So, an email chat with this lovely lady got me thinking. Why don’t we know how to be alone?
She and I are both going through similar things: mourning a transition in close relationships in our lives, getting used to the idea that we may have to be and live and exist on our own for a while… for maybe a long while. We’re both frightened by the prospect, both nervous about moving through this new world of aloneness.
I spoke with my therapist about that very thing this week. I find myself positioned between my past self and my future self. My past self is young and afraid. She doesn’t believe she can care for herself. She knows she’s going to be lonely. She worries she’ll fall apart. On the other hand, she’s a romantic. She loves and values the people in her life, reaches out when she’s in need, allows others to take care of her.
My future self is confident, comfortable with being on her own. My future self enjoys the people in her life but is ultimately self reliant, needing and relying on no one. She can take care of herself, motivate herself, reach all her goals. She follows her own path and doesn’t make life decisions based on what others want from her. In all honesty, though, this supremely independent future self is also a little bitter, mistrustful of those close to her because she’s learned that others will always let you down. She doesn’t let herself get too attached to people. She’s convinced herself that she can’t – and thus, won’t – trust other people to come through for her or be there when she needs them. So she convinces herself she’ll never need them.
Neither of these women is fully me. They both have strengths and faults. They’re each wrong about certain things, and wise in others. My challenge right now is finding the balance between them.
Bottom line is, it takes a lot of courage to be alone. It takes a lot of trust in oneself, a lot of determination. But being alone is not without its perks. It means the freedom to self-determine; to make the choices that work for me and only me. I think women are often taught to sacrifice their dreams and desires on the altar of Family, Responsibility, or Relationship. There’s always someone else we have to take care of, watch over, look after, nurture, encourage… And in return we’re given the vague impression that it will come back around somehow, that there will be someone to take care of us, watch over us, look after us, nurture and encourage us. I think there are probably more lonely women who are in relationships that lonely women who are alone.

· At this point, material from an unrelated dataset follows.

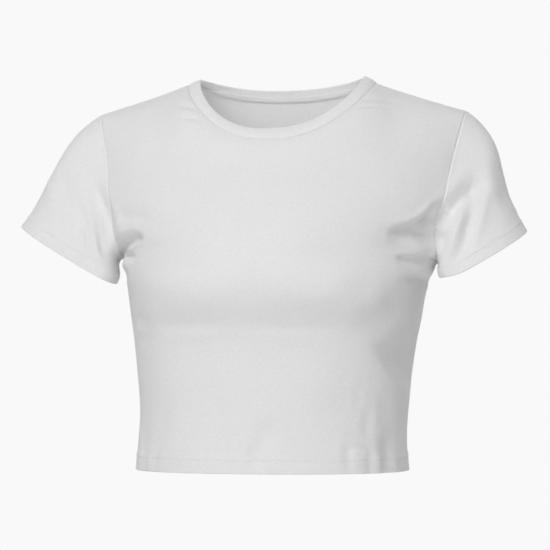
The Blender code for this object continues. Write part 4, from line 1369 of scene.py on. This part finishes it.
# %% Light
MIDDLE = Vector((-0.0079, -0.0011, -0.206))
LAMP_SIZE, LAMP_DISTANCE = 1.6, 2.8
LAMPS = (               # degrees around the garment (0 is the front), degrees above it, power in watts
    ("front_lamp", -2, 10, 15.0),
    ("key_lamp", -17, 40, 42.5),
    ("low_lamp", 53, -20, 22.0),
    ("side_lamp_right", 116, 40, 11.0),
    ("back_lamp_left", -137, 25, 25.0),
    ("back_lamp_right", 153, 25, 25.0),
)


def soft_lamp(name, place, way, power, size=LAMP_SIZE):
    """A square soft lamp at a place, that shines this way."""
    lamp = bpy.data.lights.new(name, "AREA")
    lamp.energy, lamp.size = power, size
    holder = new_object(name, lamp)
    holder.location, holder.rotation_euler = place, way.to_track_quat("-Z", "Y").to_euler()
    return holder


for name, around, above, power in LAMPS:
    around, above = np.radians(around), np.radians(above)
    way = Vector((np.sin(around) * np.cos(above), -np.cos(around) * np.cos(above), np.sin(above)))
    soft_lamp(name, MIDDLE + way * LAMP_DISTANCE, -way, power)
inner_lamp = soft_lamp("inner_lamp", (0.0, -0.03, -0.22), Vector((0.0, 0.10, 0.16)), 0.075, size=0.14)
inner_lamp.visible_camera = False
print("lamps:", len(LAMPS) + 1)

# %% [markdown]
# ### Surroundings
# What the camera sees behind the garment and what lights it are two backgrounds here: the first is
# nearly white, the second dim, so that the lamps shape the folds.

# %% Surroundings
world = bpy.data.worlds.new("pale_room")
bpy.context.scene.world = world
world.use_nodes = True
room = world.node_tree
seen, lit = room.nodes["Background"], room.nodes.new("ShaderNodeBackground")
for background, grey, strength in ((seen, 0.947, 1.0), (lit, 1.0, 0.10)):
    background.inputs["Color"].default_value = (grey, grey, grey, 1.0)
    background.inputs["Strength"].default_value = strength
path, choose = room.nodes.new("ShaderNodeLightPath"), room.nodes.new("ShaderNodeMixShader")
room.links.new(path.outputs["Is Camera Ray"], choose.inputs[0])
room.links.new(lit.outputs[0], choose.inputs[1])
room.links.new(seen.outputs[0], choose.inputs[2])
room.links.new(choose.outputs[0], room.nodes["World Output"].inputs["Surface"])
bpy.context.scene.view_settings.view_transform = "Standard"
print("surroundings:", world.name)

# %% [markdown]
# ### Camera
# A long lens from a good distance keeps the garment's proportions. The view is turned eight degrees.

# %% Camera
TURN, DISTANCE = np.radians(8.0), 3.6
lens = bpy.data.cameras.new("front_view")
lens.sensor_width, lens.lens = 36.0, 225.7
camera = new_object("front_view", lens)
camera.location = MIDDLE + DISTANCE * Vector((np.sin(TURN), -np.cos(TURN), 0.0))
camera.rotation_euler = (MIDDLE - camera.location).to_track_quat("-Z", "Y").to_euler()
bpy.context.scene.camera = camera
print("camera at", [round(value, 3) for value in camera.location])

So I will take care of, watch over, look after, nurture, and encourage myself. First and foremost. By myself. Without expecting or hoping that there will be someone else there to do it for me. And when loneliness does strike (and it will)… I’ll do what I need to do to get through. I’ll call a friend. Play an instrument. Paint a D&D mini. Go for a walk. Learn a language. Write a blog post more than a day in advance. Browse the internet until my eyeballs fall out. Develop interests.
I’m good at being a friend to others. Let’s see how good a friend I can be to myself.